Il controllo dei mass media fa parte degli strumenti più importanti per mantenere al sicuro il potere del Presidente Putin, al quale non è servito molto tempo per arrivare a controllare i canali televisivi più importanti e da lì assicurarsi la sua posizione di Presidente e la sua costante popolarità. In questo modo Putin può nutrire anche il culto della sua personalità, fino a diventare sostanzialmente l’unica icona politica in Russia. A questo scopo, al capo di Stato piace mettersi in scena nei media: le immagini in cui caccia delle tigri o vola assieme agli aironi nei cieli della Siberia sono praticamente diventate leggendarie. Sono innumerevoli, inoltre, le riprese in cui si presenta come uomo forte e questa auto-messa in scena mediatica mira in primis al pubblico russo, ma aggrada anche i media esteri e la loro tendenza alla personalizzazione della loro cronaca estera.

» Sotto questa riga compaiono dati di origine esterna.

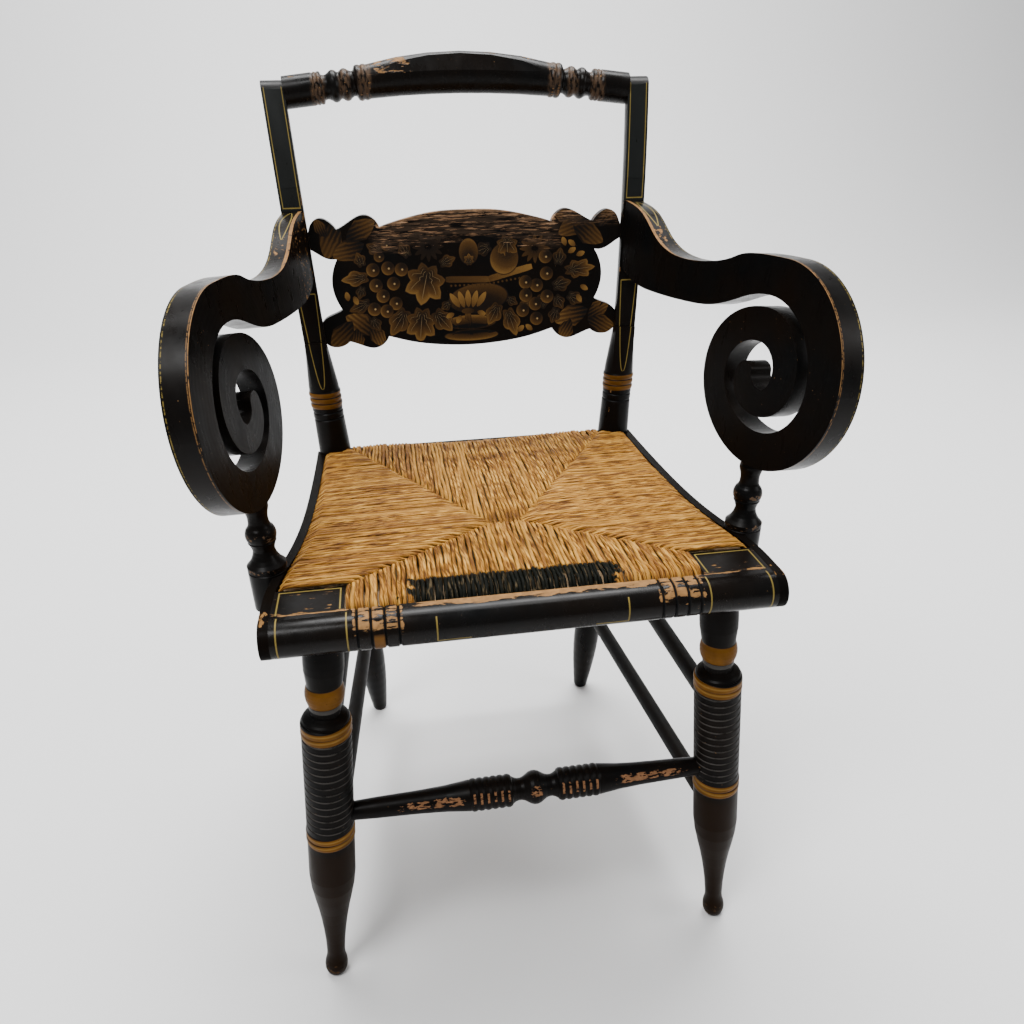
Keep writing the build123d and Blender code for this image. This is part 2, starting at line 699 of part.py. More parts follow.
def arm_outline():
    """The arm seen square to its side: an ogee from the post, then a volute of almost two turns."""
    tip = (-23.9, -1)
    outside = [(8.8, 90.5), (100.4, 0.5), (0.7, -scroll_drop), (-89.3, -19)]
    outside += [(-2.3, 49), (48.3, 1), (-2.3, -44), (-37.2, -20), tip]
    inside = [(-3.3, 59), (62.7, -4), (2.8, -56.2), (-53.4, -16)]
    inside += [(-8.4, 19.5), (16.4, -2), (2.8, -20), (-13.4, -8), tip]
    outer, top = scroll(outside, True)
    inner, under = scroll(inside, True)
    back_top = arm_back_top - scroll_height
    back_low = back_top - arm_back_depth
    r = scroll_reach
    heel = (0.25 * r, 27.0)
    crown = [(0, back_top), (0.147 * r, 101.5), (0.254 * r, 83), (0.475 * r, 69)]
    crown += [(0.745 * r, 79.5), top]
    belly = [heel, (0.555 * r, 30.5), (0.68 * r, 35), (0.814 * r, 47), under]
    upper = Spline(*crown, tangents=[(1, -0.12), (1, 0)])
    lower = Spline(*belly, tangents=[(1, 0), (1, 0)])
    corner = quarter((0, back_low), heel, False)
    back = Polyline((0, back_top), (-arm_saddle, back_top), (0, back_low))
    return make_face([back, upper, lower, corner, *outer, *inner])


def arm_blank():
    return extrude(arm_plane() * arm_outline(), arm_thickness / 2, both=True)


def arm_dowel(extra):
    """A peg that holds the arm's end on the face of the post."""
    height = arm_back_top - arm_back_depth / 2
    return peg(arm_point(22 + extra, height), arm_point(-13 - extra, height), peg_radius)


def arm_post_point(height):
    """A point on the axis of the arm post, which stands under the scroll and against the seat's side."""
    y = arm_point(arm_post_reach, arm_post_top)[1]
    edge_x = seat_plan(0, y, y + 1).bounding_box().max.X
    x = edge_x + arm_post_drum_radius - arm_post_lap
    return (x + (height - seat_height) * math.tan(math.radians(arm_post_lean)), y, height)


def arm_post_turning():
    """The baluster under the scroll: drop, drum, flared rim, bead, neck and collar."""
    drum, bead = arm_post_drum_radius, arm_post_bead_radius
    cuts = [("fair", 3, (11.4, 12.6)), ("to", 10, 13.0)]
    cuts += [("to", 1, drum), ("to", 36, drum), ("cove", 2, 0.8), ("to", 4, drum)]
    cuts += [("fair", 14, (11.6, 9.5)), ("fair", 8, (10.4, 12.2)), ("to", 1, bead - 1.6)]
    cuts += [("bead", 12, 1.6), ("fair", 7, (9.4, 8.8)), ("fair", 10, (8.9, 10.2)), ("bead", 7, 0.6)]
    used = sum(cut[1] for cut in cuts)
    foot, top = arm_post_point(arm_post_foot), arm_post_point(arm_post_top)
    cuts += [("to", distance(foot, top) - used, 10.2)]
    return along(foot, top, lathe(10.0, cuts))


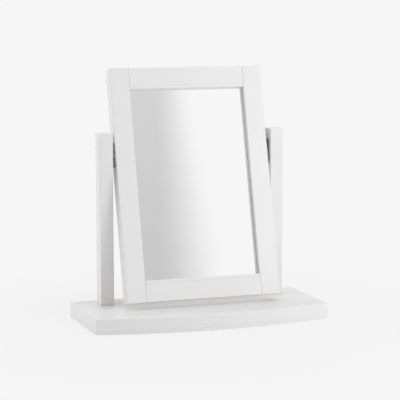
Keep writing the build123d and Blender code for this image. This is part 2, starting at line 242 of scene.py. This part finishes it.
# %% Plate the metal parts
def plated_metal(name, dark, light, smooth, rough, tooth_depth):
    """A metal with cloudy colour and sheen and a fine tooth."""
    material, tree, shader = finish(name)
    shader.inputs["Metallic"].default_value = 1.0
    clouds = speckle(tree, (0.006, 0.006, 0.006), detail=3.0)
    tree.links.new(between(tree, spread(tree, clouds), dark, light), shader.inputs["Base Color"])
    tree.links.new(spread(tree, clouds, low=smooth, high=rough), shader.inputs["Roughness"])
    tooth = speckle(tree, (0.0005, 0.0005, 0.004))
    tree.links.new(relief(tree, tooth, depth=tooth_depth), shader.inputs["Normal"])
    return material


nickel = plated_metal("nickel_plating", dark=(0.27, 0.266, 0.258), light=(0.47, 0.464, 0.452),
                      smooth=0.3, rough=0.5, tooth_depth=0.00002)
give(nickel, ["post_plate_left", "post_plate_right", "frame_plate_left", "frame_plate_right"])
give(nickel, ["pivot_pin_left", "pivot_pin_right", "post_plate_screws", "frame_plate_screws"])
zinc = plated_metal("zinc_plating", dark=(0.52, 0.53, 0.55), light=(0.66, 0.67, 0.69),
                    smooth=0.28, rough=0.42, tooth_depth=0.00001)
give(zinc, ["spring_washers", "pivot_nuts", "base_bolts", "bolt_washers", "post_inserts"])
give(zinc, ["backing_screws"])

# %% [markdown]
# ## Bare pine and beech
# The beads that hold the glass are pine and the dowels in the joints are beech, planed and left bare. A
# single brown would look like plastic. Wood shows its rings as lines along its length, so the noise is
# drawn out along each piece, and the dark lines are also rougher and lie a little lower.

# %% Cut the bare wood
pine_dark = (0.56, 0.38, 0.20)
pine_light = (0.76, 0.60, 0.40)
pine_ring = 0.002
beech_dark = (0.56, 0.39, 0.25)
beech_light = (0.70, 0.53, 0.37)
beech_ring = 0.001
drawn_out = 40  # how much longer a ring is with the wood than across it


def bare_wood(name, dark, light, ring, turn):
    """Planed wood whose rings run along the turned Z axis."""
    material, tree, shader = finish(name)
    rings = speckle(tree, (ring, ring, ring * drawn_out), turn, detail=4.0)
    tree.links.new(between(tree, spread(tree, rings), dark, light), shader.inputs["Base Color"])
    tree.links.new(spread(tree, rings, low=0.75, high=0.6), shader.inputs["Roughness"])
    tree.links.new(relief(tree, rings, depth=0.00006), shader.inputs["Normal"])
    return material


give(bare_wood("pine_across", pine_dark, pine_light, pine_ring, across), ["bead_top", "bead_bottom"])
give(bare_wood("pine_leaning", pine_dark, pine_light, pine_ring, leaning), ["bead_left", "bead_right"])
give(bare_wood("beech_across", beech_dark, beech_light, beech_ring, across), ["frame_dowels"])
give(bare_wood("beech_upright", beech_dark, beech_light, beech_ring, upright), ["post_dowels"])

# %% [markdown]
# ## Hardboard
# Behind the glass lies a sheet of brown hardboard, pressed from fibres. Each could be a curve, but there are
# thousands, too fine to tell apart. Round grains of noise would look like sand, so they are drawn out into
# short fibres. Wide darker patches, multiplied over them, break up the brown as on a real board.

# %% Press the backing board
fibre_size = (0.0009, 0.0009, 0.0025)
fibre_turn = (-lean, 0, 0.6)  # back with the frame, and radians round the upright axis
dark_fibre = (0.20, 0.115, 0.06)
light_fibre = (0.33, 0.205, 0.115)
patch_shade = (0.85, 0.85, 0.85)
patch_clear = (1, 1, 1)

hardboard, tree, shader = finish("pressed_board")
fibres = speckle(tree, fibre_size, fibre_turn, detail=4.0)
patches = speckle(tree, (0.03, 0.03, 0.03), detail=3.0)
brown = between(tree, spread(tree, fibres), dark_fibre, light_fibre)
shade = between(tree, spread(tree, patches), patch_shade, patch_clear)
shaded_brown = node(tree, "Mix", {"data_type": "RGBA", "blend_type": "MULTIPLY"}, Factor=1.0)
tree.links.new(brown, shaded_brown.inputs[first_colour])
tree.links.new(shade, shaded_brown.inputs[second_colour])
tree.links.new(shaded_brown.outputs[mixed_colour], shader.inputs["Base Color"])
tree.links.new(spread(tree, fibres, low=0.6, high=0.78), shader.inputs["Roughness"])
tree.links.new(relief(tree, fibres, depth=0.0001), shader.inputs["Normal"])
give(hardboard, ["backing_board"])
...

Si può parlare, quindi, di una “putinizzazione” della cronaca a tutti gli effetti, soprattutto nella televisione russa, in cui viene mostrata l’immagine di un leader politico apparentemente onnipresente. Molto amate sono sempre le stesse scene, in cui il capo di Stato sta seduto a un grandissimo tavolo al Cremlino e riceve funzionari, ordinando loro di far cessare certi malfunzionamenti. In questo modo, Putin si è disegnato anche un’immagine di “zar buono”, che si impegna per il suo Paese senza sosta. Una volta all’anno, inoltre, il leader del Cremlino si espone in diretta alle domande dei cittadini russi in uno show televisivo (nell’immagine in alto, ndr). Il programma dura sempre diverse ore e le persone chiamano da tutto il Paese per porre le loro domande. L’obiettivo principale sembra essere anche qui trasmettere a un pubblico di milioni di persone l’impressione che come Presidente Putin abbia una risposta a ogni domanda.
Le settimane che ci separano alle elezioni parlamentari sono un primo test per vedere se il predominio della televisione del Cremlino è ancora sufficiente per assicurare il potere, oppure se il controllo totale di Internet sarà il prossimo passo per dominare i giornalisti indipendenti, l’opposizione e i cittadini critici.